With every passing year, more and more of the world’s total economic output has to be diverted from other activities to keep fossil fuels and other resources flowing into the industrial world’s power plants, factories, and fuel tanks; with every passing year, in turn, more and more of the world’s total economic output has to be diverted from other activities to deal with the rising costs of climate change and other ecological disruptions. These are the two jaws of the trap sketched out more than forty years ago in the pages of The Limits to Growth, still the most accurate (and thus inevitably the most savagely denounced) map of the predicament we face. The consequences of that trap can be summed up neatly: on a finite planet, after a certain point—the point of diminishing returns, which we’ve already passed—the costs of growth rise faster than the benefits, and finally force the global economy to its knees.
The task ahead of us is thus in some ways the opposite of the one that France faced in the aftermath of 1789. Instead of replacing a sclerotic and failing medieval economy with one better suited to a new era of industrial expansion, we need to replace a sclerotic and failing industrial economy with one better suited to a new era of deindustrial contraction. That’s a tall order, no question, and it’s not something that can be achieved easily, or in a single leap. In all probability, the industrial world will have to pass through the whole sequence of phases we’ve been discussing several times before things finally bottom out in the deindustrial dark ages to come.

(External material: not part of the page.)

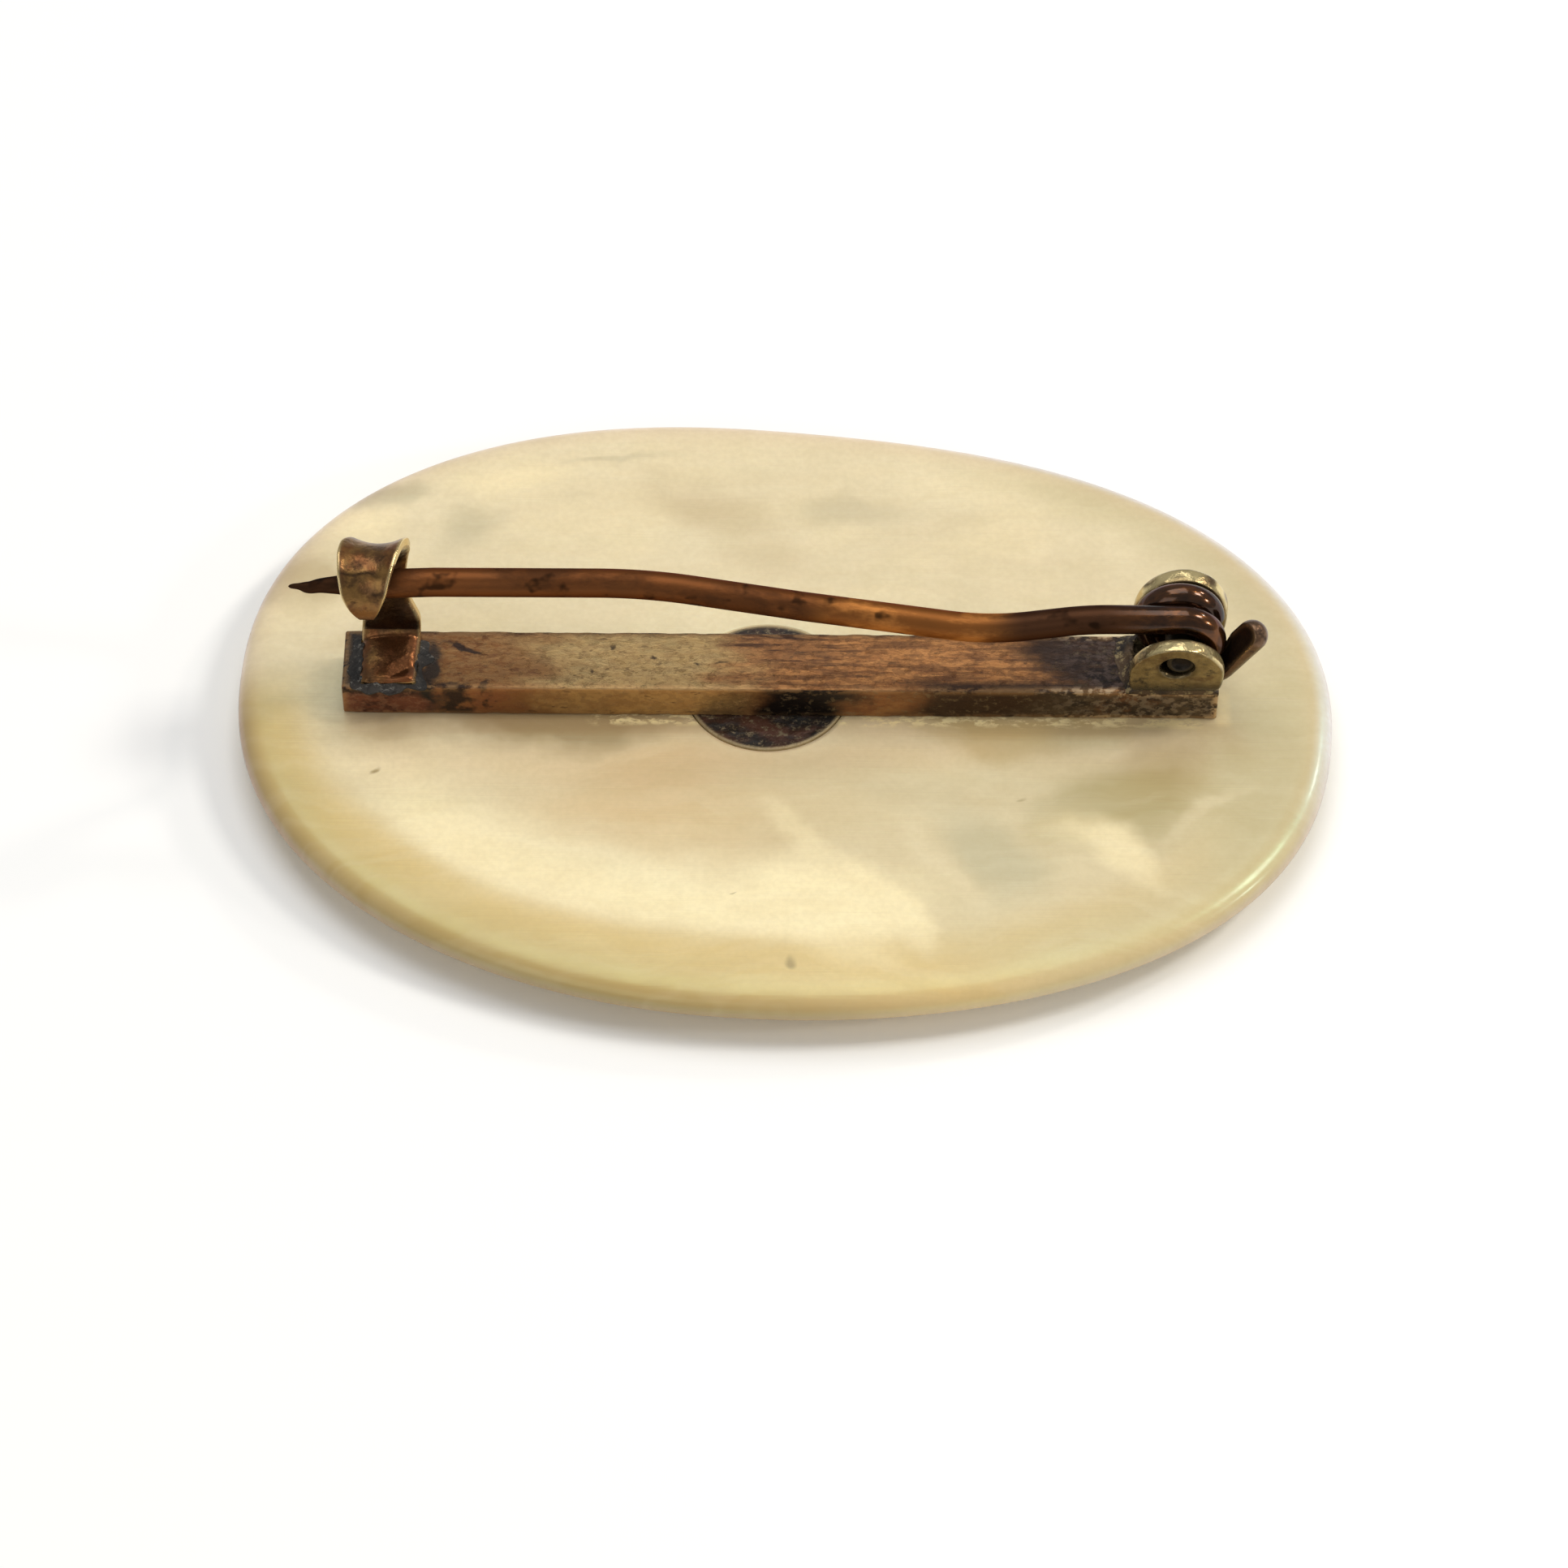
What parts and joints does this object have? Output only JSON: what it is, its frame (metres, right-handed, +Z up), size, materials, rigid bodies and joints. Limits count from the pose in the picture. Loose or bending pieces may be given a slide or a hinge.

Still, I’m going to shock my fans and critics alike here by pointing out that there’s actually some reason to think that positive change on more than an individual level will be possible as the industrial world slams facefirst into the limits to growth. Two things give me that measured sense of hope. The first is the sheer scale of the resources locked up in today’s spectacularly dysfunctional political, economic, and social institutions, which will become available for other uses when those institutions come apart. The $83 billion a year currently being poured down the oversized rathole of the five biggest US banks, just for starters, could pay for a lot of solar water heaters, training programs for organic farmers, and other things that could actually do some good.
Throw in the resources currently being chucked into all of the other attempts currently under way to prop up a failing system, and you’ve got quite the jackpot that could, in an era of breakdown, be put to work doing things worth while. It’s by no means certain, as already noted, that these resources will go to the best possible use, but it’s all but certain that they’ll go to something less stunningly pointless than, say, handing Elon Musk his next billion dollars.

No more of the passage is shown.